Peter Russell, a distinguished constitutional scholar and emeritus professor of political science at the University of Toronto, has been working on another kind of initiative. This February, with colleagues at U of T’s David Asper Centre for Constitutional Rights, he convened a workshop in Toronto in hopes of averting a constitutional crisis should the next federal election result in another hung Parliament. The problem, he says, is that Westminster parliaments such as ours do not have written rules on such fundamental issues as the formation of governments after an election, nor on the dissolution and prorogation of Parliament. “These matters are supposedly governed by unwritten constitutional conventions based on a political consensus — a consensus that has broken down in Canada. I don’t think Canadians are aware that our parliamentary system is governed by unwritten conventions, and that worries me.”
The workshop included constitutional scholars, individuals connected to Canada’s political leaders, distinguished retired members of Canada’s public service, and foreign citizens who have helped their own countries avoid constitutional crises when elections resulted in minority governments. Russell concludes that some of the agreements that have guided Westminster parliaments over the centuries now need to be written down in Canada (New Zealand, for example, has benefited from having done just that). “If they are formalized,” he says, “it will become possible to hold leaders to account, should they reject recognized conventions and plunge the country into a constitutional crisis.”
re we inching
toward two Canadas, each with its own foundational principles? And if we are, can we find common ground? Across our history, Canadians have endeavoured to resolve problems by negotiating compromises. We’ve become known for these efforts, even when they have fallen short. We have, in other words, a tradition of trying to bridge our differences: promoting unity is as Canadian as backyard hockey and Tim Hortons.
The underlying question is what constitutes a good society. Across millennia of human history, philosophers, political leaders, artists, and ordinary people have debated the social order of their respective eras. What matters is public engagement. We need a vigorous debate about where we are headed and whether we wish to go there. We need a reasoned and, above all, courteous discussion about what we want Canadian society to look like in ten or twenty years. The language of insult is intended to intimidate and silence. Without courtesy, we cannot talk to one another.
One year after my own awakening to the unprecedented transformation of Canadian society, I have few answers, except to suggest that if we are facing a future of minority governments, as many believe, we’d be wise to think creatively, as other countries have done. With the Progressive Conservative Party wiped off the map, moderate conservatives have nowhere to place their votes. The formerly powerful Liberal Party flails about, lunging to the right, then retreating back to its historic home just left of centre. And when the Liberals and the NDP
battle one another, as they often do, a smile arises among the Conservative ranks.
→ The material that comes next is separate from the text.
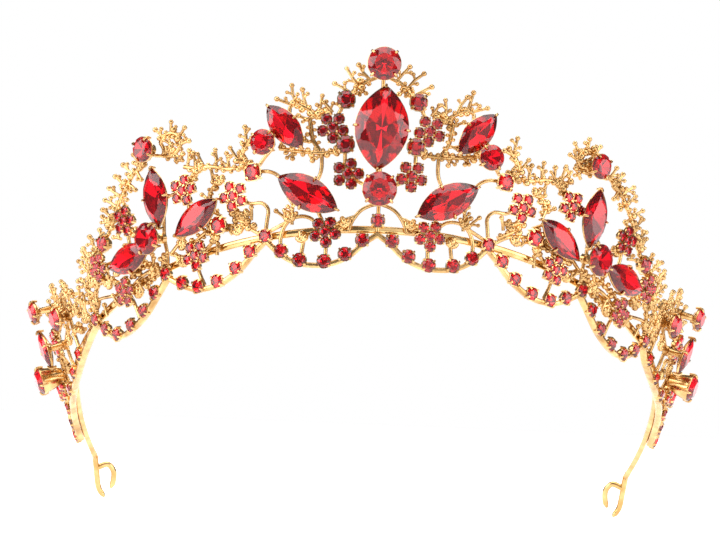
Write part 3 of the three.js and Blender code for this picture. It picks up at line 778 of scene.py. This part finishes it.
SIDE_TWIGS = [
    (91.2, 2.0, 100, 4.4), (92.8, 5.2, 112, 5.2), (95.6, 7.6, 96, 5.4), (98.6, 10.4, 112, 5.4),
    (101.6, 12.4, 98, 5.8), (104.8, 14.4, 110, 4.8), (108.2, 13.8, 72, 4.8), (111.4, 11.6, 64, 5.0),
    (115.6, 7.0, 66, 4.6), (118.4, 4.8, 76, 4.6), (124.0, 3.0, 70, 4.0), (133.0, 3.2, 70, 3.6),
    (137.6, 2.0, 74, 3.0), (142.4, 1.2, 72, 2.6), (103.2, 4.4, 110, 3.0), (112.8, 1.6, 80, 3.0),
    (96.2, 11.8, 84, 4.4), (147.0, 0.8, 70, 2.4),
]

# %% Leaves, as (u, v, degrees)
CENTRE_LEAVES = [(6.8, 0.4, 60), (19.4, 2.6, 70), (9.6, 19.0, 200), (13.2, 26.4, 120), (17.2, -2.6, 80)]
FRONT_LEAVES = [
    (29.6, 5.4, 30), (32.4, 1.8, 70), (28.2, 16.8, 80), (38.6, 1.4, 60), (40.2, 18.6, 90),
    (47.6, 2.8, 40), (49.4, -1.8, 100), (54.0, 1.6, 20), (58.6, 0.2, 10), (46.6, 25.6, 120),
    (54.4, 25.2, 40), (61.6, 10.6, 60), (66.2, -3.6, 80), (69.6, 16.6, 60), (72.0, 4.4, 80),
    (76.0, 3.6, 40), (79.6, 12.0, 60), (84.0, 6.8, 80), (84.6, 1.6, 60), (34.8, 14.6, 60),
]
SIDE_LEAVES = [
    (91.8, 1.4, 90), (95.0, 5.6, 120), (101.8, 9.6, 100), (103.6, 2.8, 80), (110.4, 9.8, 60),
    (113.4, -0.6, 90), (117.6, 3.4, 60), (125.2, -0.4, 60), (134.4, 1.6, 60), (140.4, 1.4, 60),
]

# %% [markdown]
# ## Growing the openwork
# A wire follows a smooth curve on the surface. A branch is a wire with beads pressed
# against it in turn on each side. A twig has a stalk, alternate shoots and a ball on every
# tip, and its lean, bend and lengths vary a little with a fixed seed, as cast twigs do.

# %% The openwork's sizes
WIRE_RADIUS = 0.48
BRANCH_RADIUS = 0.56
STALK_RADIUS = 0.44
SHOOT_RADIUS = 0.36
PATH_GAP = 0.9
BUD_RADII = (0.5, 0.58, 0.66, 0.86)
STALK_TIP = (0.60, 0.74)
SHOOT_TIP = (0.48, 0.62)
LOBES = ((-42, 1.5), (0, 2.25), (42, 1.5))
LOBE_BEADS = ((0.35, 0.62), (0.7, 0.82), (1.0, 0.7))
COLLET_RADIUS = {"small": 1.78, "medium": 2.25, "petal": 1.42}
PETAL_RING = 2.5
RAIL_WIDTH = 1.3
RAIL_DEPTH = 1.7
RAIL_DROP = 0.8
RAIL_MID = 2.3
chance = random.Random(11)
print("collet radii", COLLET_RADIUS, "mm")

# %% Growing the wires and twigs


class Openwork:
    """Collects one casting's wires, beads and settings, on the side that sign gives."""

    def __init__(self, sign=1):
        self.sign = sign
        self.wires = []
        self.beads = []
        self.settings = []

    def spot(self, u, v, w):
        return crest(self.sign * u, v, w)

    def bead(self, u, v, w, radius, stretch=1.0):
        spot, along, _, out = self.spot(u, v, w)
        self.beads.append((spot, out, along, (radius * stretch, radius, radius)))

    def wire(self, places, radius=WIRE_RADIUS):
        path = smooth_path(places, PATH_GAP)
        spots = [self.spot(u, v, FRAME_MID)[0] for u, v in path]
        self.wires.append((spots, [radius] * len(path)))
        return path

    def branch(self, places):
        path = self.wire(places, BRANCH_RADIUS)
        for k, (u, v) in enumerate(path[1:-1]):
            ahead = path[k + 2] - path[k]
            ahead = ahead / np.linalg.norm(ahead)
            side = (1 if k % 2 else -1) * chance.uniform(0.35, 0.85)
            level = FRAME_MID + chance.uniform(0.0, 0.6)
            bud = chance.choice(BUD_RADII)
            self.bead(u - ahead[1] * side, v + ahead[0] * side, level, bud, chance.uniform(0.9, 1.3))

    def shoot(self, foot, degrees, length, radius, w, lean):
        """A stalk in two straight halves. It gives back its middle, its tip and its levels."""
        half = 0.5 * length
        angle = math.radians(degrees)
        middle = (foot[0] + half * math.cos(angle), foot[1] + half * math.sin(angle))
        angle += math.radians(chance.uniform(-14, 14))
        tip = (middle[0] + half * math.cos(angle), middle[1] + half * math.sin(angle))
        stops = [foot, middle, tip]
        levels = [w, w + 0.5 * lean, w + lean]
        spots = [self.spot(u, v, level)[0] for (u, v), level in zip(stops, levels)]
        self.wires.append((spots, [radius, radius * 0.9, radius * 0.9]))
        return middle, tip, levels

    def twig(self, u, v, degrees, length):
        degrees += chance.uniform(-7, 7)
        lean = chance.uniform(-0.3, 0.9)
        middle, tip, levels = self.shoot((u, v), degrees, length, STALK_RADIUS, FRAME_MID, lean)
        self.bead(*tip, levels[2], chance.uniform(*STALK_TIP))
        side = chance.choice((-1, 1))
        count = max(1, round(length / 1.5) - 1)
        for k in range(count):
            share = 0.28 + 0.52 * k / count
            start, end, t = ((u, v), middle, share * 2) if share < 0.5 else (middle, tip, share * 2 - 1)
            foot = (start[0] + (end[0] - start[0]) * t, start[1] + (end[1] - start[1]) * t)
            side = -side
            reach = chance.uniform(1.05, 1.6)
            turn = degrees + side * chance.uniform(38, 56)
            height = levels[0] + lean * share
            _, end, rises = self.shoot(foot, turn, reach, SHOOT_RADIUS, height, chance.uniform(-0.2, 0.6))
            self.bead(*end, rises[2], chance.uniform(*SHOOT_TIP))

    def leaf(self, u, v, degrees):
        """Three flat lobes, as the castings have where several wires meet."""
        for turn, length in LOBES:
            angle = math.radians(degrees + turn)
            for share, radius in LOBE_BEADS:
                run = length * share
                self.bead(u + run * math.cos(angle), v + run * math.sin(angle), FRAME_MID + 0.2, radius)

    def setting(self, u, v, kind, w=FRAME_BACK - 0.2, shift=(0, 0)):
        spot, along, rise, out = self.spot(u, v, w)
        spot = spot + along * (shift[0] * MM) + rise * (shift[1] * MM)
        radius = COLLET_RADIUS[kind]
        self.settings.append((spot, out, along, (radius, radius, radius)))

    def flower(self, u, v):
        turn = chance.uniform(0, 1.2)
        self.setting(u, v, "petal", FRAME_MID + 0.3)
        for k in range(5):
            angle = turn + 2 * math.pi * k / 5
            shift = (PETAL_RING * math.cos(angle), PETAL_RING * math.sin(angle))
            self.setting(u, v, "petal", FRAME_MID, shift)

    def fill(self, wires, branches, twigs, leaves, small, medium, flowers):
        for places in wires:
            self.wire(places)
        for places in branches:
            self.branch(places)
        for twig in twigs:
            self.twig(*twig)
        for leaf in leaves:
            self.leaf(*leaf)
        for u, v in small:
            self.setting(u, v, "small")
        for u, v in medium:
            self.setting(u, v, "medium", FRAME_BACK + 0.2)
        for u, v in flowers:
            self.flower(u, v)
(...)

“The only way Canadians are going to get some control over the current political dysfunction is by demanding that the centre-left forces unite: the Liberals, the NDP
, and the Greens,” suggests Michael Behiels. This is a bold proposition, but the likelihood of such a merger remains remote as long as political leaders continue to hope for majorities.
A more promising option would be a formal coalition of the centre-left (exclusive of the Bloc Québécois) after the next federal election, should the Conservatives win another minority. Coalitions are democratic, legal, and commonplace. Among the fifty-one parliamentary democracies in the world, nearly 90 percent do not ordinarily govern with a majority, meaning that the parties must co-operate closely or work in coalitions. Last November, a Nanos Research survey indicated that the prime minister’s scare tactics regarding coalitions weren’t working; just 30 percent of respondents thought a coalition would destabilize the economy (fewer than the 36 percent who elected Harper in 2008). The survey also revealed that the Canadian electorate is increasingly volatile, suggesting that the time may be ripe for democratic redress.
We need a renewed national conversation about proportional representation. The system isn’t complicated: the percentage of seats a party wins is proportional to the vote it receives. And it is fair: the 2008 election results would have given the Liberals and the NDP
approximately thirty-five seats in Western Canada, for example, compared with the twenty-one they actually received. Elizabeth May’s Green Party would have earned five or six seats in the region. A federal parliament created by proportional representation would be a clear improvement over the juvenile shouting matches in the House of Commons, since co-operation would serve as the arbiter of success. Representing voters’ choices more equitably might even lower the anger index in the country. It would also demonstrate that no region is monolithic in its choices.
We do need remedy, and these are but suggestions. What is certain is that Canada has always been a willed, fragile construct — and that we are charged to protect this loved, frail country in ways we must decide together.